Stinespring will organize the team’s recruiting plan, which, from the sounds of it, will be more of a group effort, with coaches assigned to general areas but position coaches getting more directly involved with players who they’ll work with at the next level.
New offensive line coach Jeff Grimes, for instance, will recruit western Pennsylvania, but he will be directly involved with any offensive line recruit the Hokies target. Loeffler, similarly, will recruit quarterbacks, regardless of where they reside.
“I think it’s a little about the direction, how you want to do things, how we can always get better,” Stinespring said. “Not just offensively, not just defensively, special teams. But we can do something from the recruiting standpoint that can enhance our ability to attract top student athletes. … We’ll do a couple things here and there somewhat differently. But the base core of how we recruit and who we’re going to recruit is still going to be the same.”
Stinespring had opportunities to go elsewhere but decided to stick it out with the only college program he’s ever known.
“It’s always been the right situation for me and my family,” he said. “Virginia Tech’s part of who I am.
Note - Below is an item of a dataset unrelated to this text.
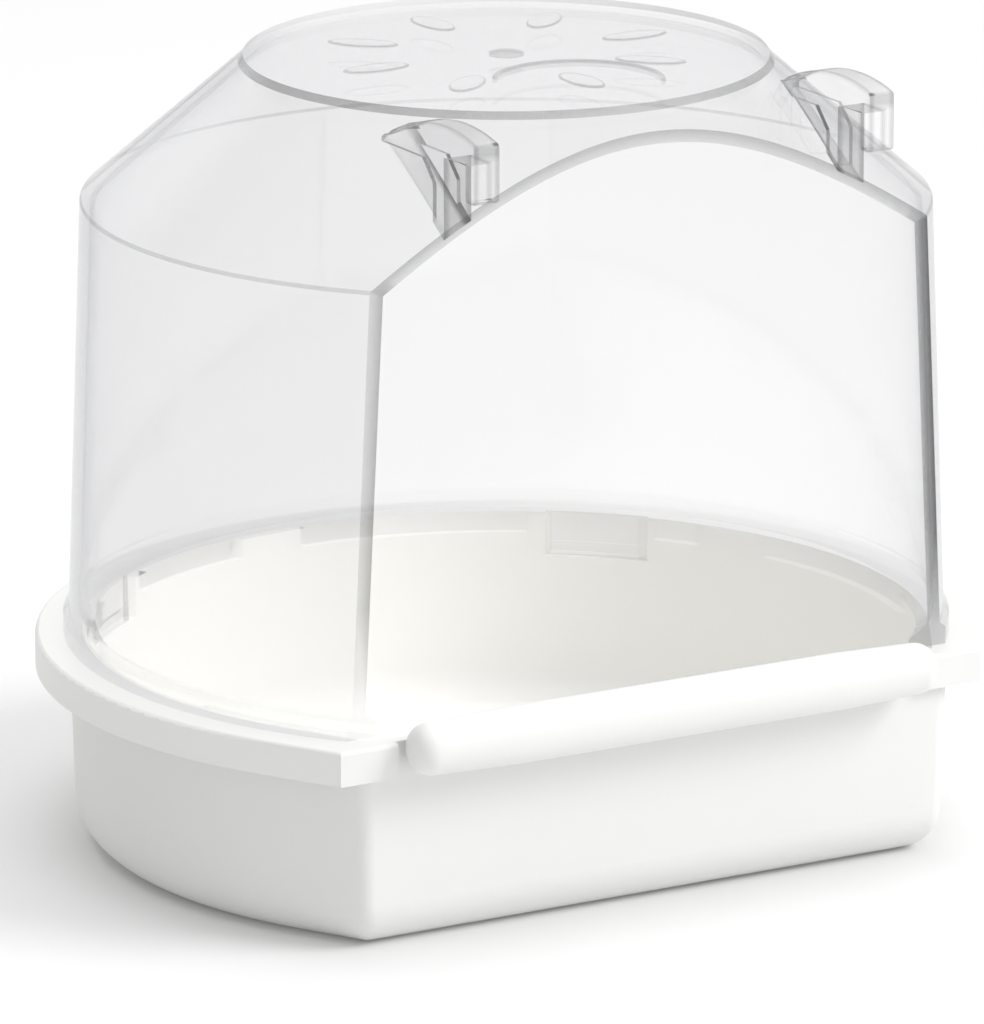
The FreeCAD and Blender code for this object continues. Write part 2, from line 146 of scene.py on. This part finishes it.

It’s inside of me. It’s something I care a great deal about. … The central figure is Virginia tech and these kids that you love and have loved for over 20 years, and this university and this program, than it’s not so difficult.
“[Beamer] and I talked a couple different times. He knows how I feel about this place and this university. There’s a dream we’re chasing. And I’ve been fortunate and blessed to have a front row seat to a great football story. I’m excited about the next chapter of it.”